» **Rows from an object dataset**
....................
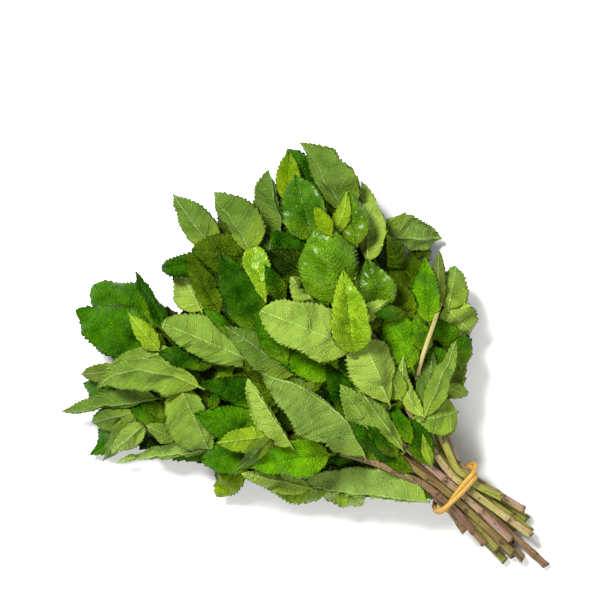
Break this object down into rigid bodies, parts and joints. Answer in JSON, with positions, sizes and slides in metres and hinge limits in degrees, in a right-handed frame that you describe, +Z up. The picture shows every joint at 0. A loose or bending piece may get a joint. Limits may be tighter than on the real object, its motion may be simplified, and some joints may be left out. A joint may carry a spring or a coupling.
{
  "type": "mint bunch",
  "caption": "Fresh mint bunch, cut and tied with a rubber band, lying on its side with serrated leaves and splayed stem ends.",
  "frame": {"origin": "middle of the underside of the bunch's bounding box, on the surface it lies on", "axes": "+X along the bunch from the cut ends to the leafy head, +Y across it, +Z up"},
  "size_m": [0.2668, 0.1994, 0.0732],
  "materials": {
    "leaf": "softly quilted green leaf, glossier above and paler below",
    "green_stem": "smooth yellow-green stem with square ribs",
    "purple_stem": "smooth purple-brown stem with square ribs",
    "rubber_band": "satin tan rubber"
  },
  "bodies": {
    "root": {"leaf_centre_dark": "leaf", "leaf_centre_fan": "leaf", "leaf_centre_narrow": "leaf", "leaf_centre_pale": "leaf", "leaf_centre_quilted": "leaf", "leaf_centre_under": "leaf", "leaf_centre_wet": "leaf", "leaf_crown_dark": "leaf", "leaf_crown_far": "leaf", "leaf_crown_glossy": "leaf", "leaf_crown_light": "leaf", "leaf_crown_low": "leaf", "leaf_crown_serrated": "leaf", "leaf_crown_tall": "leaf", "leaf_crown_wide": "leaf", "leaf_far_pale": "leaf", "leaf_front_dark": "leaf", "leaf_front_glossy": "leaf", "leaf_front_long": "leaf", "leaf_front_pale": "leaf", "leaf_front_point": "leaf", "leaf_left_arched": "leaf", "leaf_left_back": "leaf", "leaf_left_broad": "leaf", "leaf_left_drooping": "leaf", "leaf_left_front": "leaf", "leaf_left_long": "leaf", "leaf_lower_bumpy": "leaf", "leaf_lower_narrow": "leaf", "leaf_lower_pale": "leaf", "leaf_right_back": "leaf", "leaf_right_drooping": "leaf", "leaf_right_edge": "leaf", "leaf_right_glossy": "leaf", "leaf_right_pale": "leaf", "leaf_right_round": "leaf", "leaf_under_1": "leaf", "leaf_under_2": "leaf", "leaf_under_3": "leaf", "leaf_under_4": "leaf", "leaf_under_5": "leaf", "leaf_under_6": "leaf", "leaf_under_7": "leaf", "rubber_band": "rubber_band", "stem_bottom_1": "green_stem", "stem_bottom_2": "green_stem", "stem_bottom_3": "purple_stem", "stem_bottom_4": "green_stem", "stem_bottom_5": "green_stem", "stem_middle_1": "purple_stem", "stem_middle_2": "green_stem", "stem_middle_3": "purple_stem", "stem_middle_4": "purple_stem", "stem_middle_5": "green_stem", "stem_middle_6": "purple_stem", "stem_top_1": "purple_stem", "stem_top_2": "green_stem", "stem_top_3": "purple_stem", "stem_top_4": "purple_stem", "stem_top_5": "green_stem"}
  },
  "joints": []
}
....................
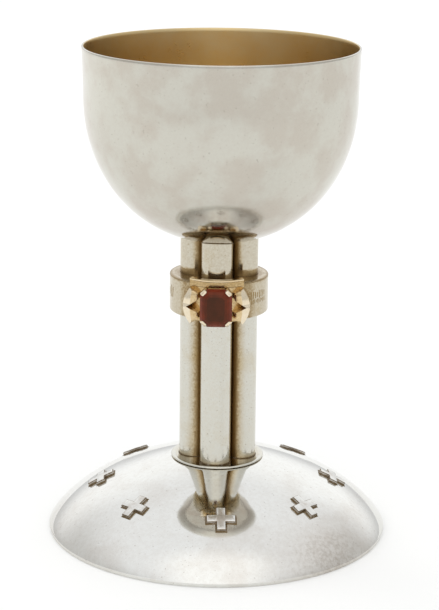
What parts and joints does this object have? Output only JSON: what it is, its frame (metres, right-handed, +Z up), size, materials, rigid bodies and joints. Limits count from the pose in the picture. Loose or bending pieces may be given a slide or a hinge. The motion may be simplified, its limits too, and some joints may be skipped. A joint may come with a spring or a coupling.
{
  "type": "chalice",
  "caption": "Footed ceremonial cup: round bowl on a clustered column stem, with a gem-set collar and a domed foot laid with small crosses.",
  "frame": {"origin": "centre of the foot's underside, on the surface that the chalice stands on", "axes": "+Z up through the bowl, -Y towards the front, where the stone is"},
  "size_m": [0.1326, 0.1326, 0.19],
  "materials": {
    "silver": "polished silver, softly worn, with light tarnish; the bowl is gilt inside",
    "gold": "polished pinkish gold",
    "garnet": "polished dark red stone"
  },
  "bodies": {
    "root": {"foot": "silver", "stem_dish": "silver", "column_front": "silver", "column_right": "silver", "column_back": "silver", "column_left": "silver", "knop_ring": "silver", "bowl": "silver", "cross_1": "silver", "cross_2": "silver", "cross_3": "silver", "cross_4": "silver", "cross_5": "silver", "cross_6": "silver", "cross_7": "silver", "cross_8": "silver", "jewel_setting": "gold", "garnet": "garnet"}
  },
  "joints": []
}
....................
» **What you will do**
Search the data for "JSON". Copy every matching line.

» **Task response**
Break this object down into rigid bodies, parts and joints. Answer in JSON, with positions, sizes and slides in metres and hinge limits in degrees, in a right-handed frame that you describe, +Z up. The picture shows every joint at 0. A loose or bending piece may get a joint. Limits may be tighter than on the real object, its motion may be simplified, and some joints may be left out. A joint may carry a spring or a coupling.
What parts and joints does this object have? Output only JSON: what it is, its frame (metres, right-handed, +Z up), size, materials, rigid bodies and joints. Limits count from the pose in the picture. Loose or bending pieces may be given a slide or a hinge. The motion may be simplified, its limits too, and some joints may be skipped. A joint may come with a spring or a coupling.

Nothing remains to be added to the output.